Gunpowder by Jack Kelly

Gunpowder by Jack Kelly

Author:Jack Kelly
Language: eng
Format: epub, pdf
Publisher: Basic Books
Published: 2012-01-30T16:00:00+00:00


9

WHAT VICTORY COSTS

EVEN AS GUNPOWDER was ratcheting the violence of organized warfare to unprecedented levels, it continued to offer thinkers perplexing and intriguing problems. “Ultimately it was the effects of gunpowder on science rather than on warfare that were to have the greatest influence in bringing about the Machine Age,” wrote historian J. D. Bernal. “Gunpowder and cannon not only blew up the medieval world economically and politically; they were major forces in destroying its system of ideas.”

Beginning in the sixteenth century, gunpowder began to focus the attention of Europe’s natural philosophers not only on the mystery of fire and the composition of the material world, but also on questions of mechanics and the forces and laws of motion. For example, both gunners and natural philosophers wanted to know: What happens to the cannonball after it leaves the barrel of the gun? The search for a definitive answer took four hundred years and required the creation of entirely new fields of science.

Gunners did have some notion about what drove the ball out of the gun. Vannoccio Biringuccio summed it up in 1540: Fire, he thought, took up ten times as much room as air, air ten times as much as water, water ten times as much as earth. So when the earthy powder changed to fire, air, and moist smoke, these elements instantly expanded, pushing the projectile before them. While based on a fanciful theory, his idea roughly summed up what was happening. Burning powder changed to a hot gas of vastly larger volume. The gas exerted pressure on the ball.

But why did the ball keep moving after it emerged? What path did it follow? And what did that path reveal about the forces acting on the projectile and on all objects? The first man to address these questions was a contemporary of Biringuccio named Niccolò Tartaglia. Niccolò was born in the northern Italian town of Brescia in 1500, the son of a mail courier. His father died when the boy was six, leaving his family in poverty even as wars ripped across the country. At the age of twelve Niccolò was caught up amidst rampaging French troops. A soldier slashed his sword across the boy’s face, lacerating his mouth and palate. Niccolò’s mother nursed him back to health, but he carried through life a severe disfigurement and speech defect. He gave himself the name Tartaglia, from the Italian word for stutter. His original surname is lost to history.

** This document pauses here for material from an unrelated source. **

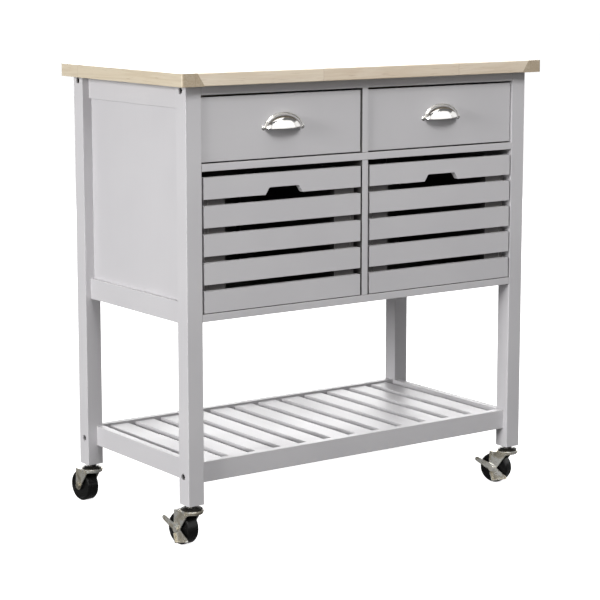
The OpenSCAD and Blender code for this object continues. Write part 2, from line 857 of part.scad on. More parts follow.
module crate_slats() {
    pitch = crate_slat_h + crate_slat_gap;
    color(PAINT) for (i = [0 : crate_slats - 1])
        translate([bay_x, front_y, crate_z + i * pitch]) difference() {
            translate([-crate_front_w / 2, 0, 0])
                cube([crate_front_w, crate_slat_t, crate_slat_h]);
            if (i == crate_slats - 1)
                translate([0, crate_slat_t + 1, 0]) rotate([90, 0, 0])
                    linear_extrude(crate_slat_t + 2) notch();
        }
}

module crate_posts() {
    h = crate_side_h - crate_bottom_t;
    color(PAINT) for (sx = [-1, 1], y0 = [crate_side_y, box_back_y - crate_side_t - post_t])
        translate([bay_x + sx * (crate_in_w - post_w) / 2 - post_w / 2, y0, crate_z + crate_bottom_t])
            cube([post_w, post_t, h]);
}

// The crate slides on the lower edges of its side boards
module crate_sides() {
    h = crate_z + crate_side_h - crate_foot_z;
    color(PAINT) for (x0 = [bay_x - crate_w / 2, bay_x + crate_w / 2 - crate_side_t])
        translate([x0, crate_side_y, crate_foot_z])
            cube([crate_side_t, box_back_y - crate_side_y, h]);
}

module crate_back() {
    color(PAINT) translate([bay_x - crate_in_w / 2, box_back_y - crate_side_t, crate_z])
        cube([crate_in_w, crate_side_t, crate_side_h]);
}

module crate_bottom() {
    color(PLY) translate([bay_x - crate_in_w / 2, crate_side_y, crate_z])
        cube([crate_in_w, box_back_y - crate_side_t - crate_side_y, crate_bottom_t]);
}

// ---------- casters, drawn with the stem on the Z axis ----------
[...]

Once healed, the teenager went to Master Francesco to begin learning the alphabet. He had only reached the letter K before his meager funds ran out. He achieved all the rest of his learning on his own, “accompanied,” he later wrote, “by the daughter of poverty that is called industry.” He found in himself an affinity for mathematics and was soon in Verona teaching students to use the abacus. Later he became a professor of math at Venice, still barely making enough to support his family.